Stated problem -> Copy out exactly the lines from the first line of the material below through the line containing "return upper, lower", and nothing beyond them.

Data segment ->
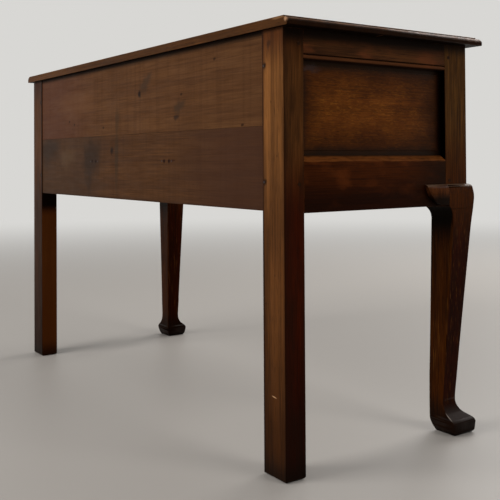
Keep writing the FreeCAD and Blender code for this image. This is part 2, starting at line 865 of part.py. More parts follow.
def mould_waste(edge, inward):
    """Sections of what the plane takes off an edge: the mould above, an eased arris below."""
    shoulder = edge + inward * s.top_mould_width
    outside = edge - inward * s.overrun
    step = s.top_thickness - s.top_mould_step
    ease = edge + inward * s.top_lower_round
    upper = [
        (outside, s.top_thickness + s.overrun),
        (shoulder, s.top_thickness + s.overrun),
        (shoulder, step, inward * mould_share),
        (edge, step - s.top_mould_drop),
        (outside, step - s.top_mould_drop),
    ]
    lower = [
        (outside, -s.overrun),
        (ease, -s.overrun),
        (ease, 0, -inward * s.top_lower_round),
        (edge, s.top_lower_round),
        (outside, s.top_lower_round),
    ]
    return upper, lower


def top_board(label, front, back):
    board = new_board(label, (top_left, front, top_underside), (top_right, back, s.overall_height))
    pocket(board, "XZ", -s.overrun, back - front + s.overrun,
           *mould_waste(as_size(0), 1), *mould_waste(top_right - top_left, -1))
    return board


top_front_board = top_board("top_front_board", top_front, top_joint)
pocket(top_front_board, "YZ", -s.overrun, top_right - top_left + s.overrun, *mould_waste(as_size(0), 1))
nodes += [top_front_board, top_board("top_back_board", top_joint, top_back)]

# Glue blocks in the angles under the top, behind the front rail and inside the back board.
blocks = []
for share in block_place_shares:
    centre = x_left + s.carcase_length * share
    for front in (y_front + s.front_rail_thickness, back_inside - s.block_size):
        blocks.append(new_board(f"glue_block_{len(blocks) + 1}",
                                (centre - s.block_length / 2, front, top_underside - s.block_size),
                                (centre + s.block_length / 2, front + s.block_size, top_underside)))
nodes.append(group("top_glue_blocks", blocks))

# Oak pegs through the tenons, a little proud of the legs.
pegs = []
front_peg_y = y_front + s.front_stile - s.peg_inset
back_peg_y = y_back - s.back_leg_depth + s.peg_inset
front_peg_x = s.carcase_length / 2 - s.front_stile + s.peg_inset
for start in (x_left - s.peg_proud, x_right - s.peg_length):
    for peg_y in (front_peg_y, back_peg_y):
        for height in (top_peg_height, bottom_peg_height):
            pegs.append(peg(f"peg_{len(pegs) + 1}", "x", (start, peg_y, height)))
for peg_x in (-front_peg_x, front_peg_x):
    for height in (front_peg_height, bottom_peg_height):
        pegs.append(peg(f"peg_{len(pegs) + 1}", "y", (peg_x, y_front - s.peg_proud, height)))
nodes.append(group("frame_pegs", pegs))

# Nails through the legs into the boards' tongues, and through the lower board into the runners.
nails = []
leg_nail_x = s.carcase_length / 2 - s.back_leg_width + s.nail_inset
for nail_x in (-leg_nail_x, leg_nail_x):
    for height in (upper_nail_height, lower_nail_height):
        nails.append(nail(f"nail_{len(nails) + 1}", (nail_x, y_back - s.leg_nail_length, height),
                          s.leg_nail_length))
runner_nail_length = s.nail_length + s.back_board_thickness
for nail_x in runner_nail_places:
    nails.append(nail(f"nail_{len(nails) + 1}",
                      (nail_x, back_face - runner_nail_length, runner_nail_height), runner_nail_length))
nodes.append(group("back_nails", nails))

# Drawers: dovetailed boxes. Their pieces are drawn from the drawer's own lower front left corner.
drawer_width = opening_width - 2 * s.drawer_side_gap
drawer_height = opening_height - s.drawer_run_gap - s.drawer_top_gap
drawer_length = s.carcase_depth - s.back_leg_depth - s.drawer_back_room
side_height = drawer_height - s.drawer_side_drop
bottom_top = s.drawer_bottom_rise + s.drawer_bottom_thickness
groove_top = bottom_top + s.joint_gap
groove_inset = s.drawer_side_thickness - s.drawer_groove_depth
back_shoulder = drawer_length - s.drawer_side_thickness
handle_height = drawer_height / 2 + s.handle_rise
tail_pitch = side_height / s.dovetail_count
side_spans = [(-s.overrun, s.drawer_side_thickness),
              (drawer_width - s.drawer_side_thickness, drawer_width + s.overrun)]


def tail(root, tip, slack):
    """The lowest dovetail of a row, from its root to its tip along the side."""
    centre = tail_pitch / 2
    root_half = tail_pitch * tail_root_share / 2 + slack
    tip_half = tail_pitch * tail_tip_share / 2 + slack
    return [(root, centre - root_half), (tip, centre - tip_half),
            (tip, centre + tip_half), (root, centre + root_half)]


def repeat_up(body, feature):
    """Repeats a tail, or its socket, up the height of the drawer side."""
    pattern = body.newObject("PartDesign::LinearPattern", f"{body.Name}_row")
    pattern.Originals = [feature]
    pattern.Direction = (origin_feature(body, "Z_Axis"), [""])
    bind(pattern, "Length", side_height - tail_pitch)
    bind(pattern, "Occurrences", s.dovetail_count)
    body.Tip = pattern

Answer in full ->
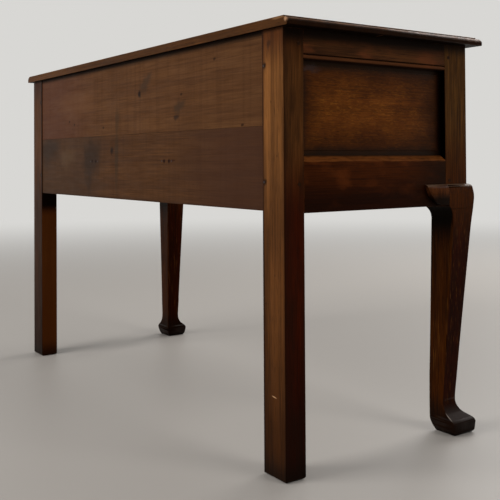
Keep writing the FreeCAD and Blender code for this image. This is part 2, starting at line 865 of part.py. More parts follow.
def mould_waste(edge, inward):
    """Sections of what the plane takes off an edge: the mould above, an eased arris below."""
    shoulder = edge + inward * s.top_mould_width
    outside = edge - inward * s.overrun
    step = s.top_thickness - s.top_mould_step
    ease = edge + inward * s.top_lower_round
    upper = [
        (outside, s.top_thickness + s.overrun),
        (shoulder, s.top_thickness + s.overrun),
        (shoulder, step, inward * mould_share),
        (edge, step - s.top_mould_drop),
        (outside, step - s.top_mould_drop),
    ]
    lower = [
        (outside, -s.overrun),
        (ease, -s.overrun),
        (ease, 0, -inward * s.top_lower_round),
        (edge, s.top_lower_round),
        (outside, s.top_lower_round),
    ]
    return upper, lower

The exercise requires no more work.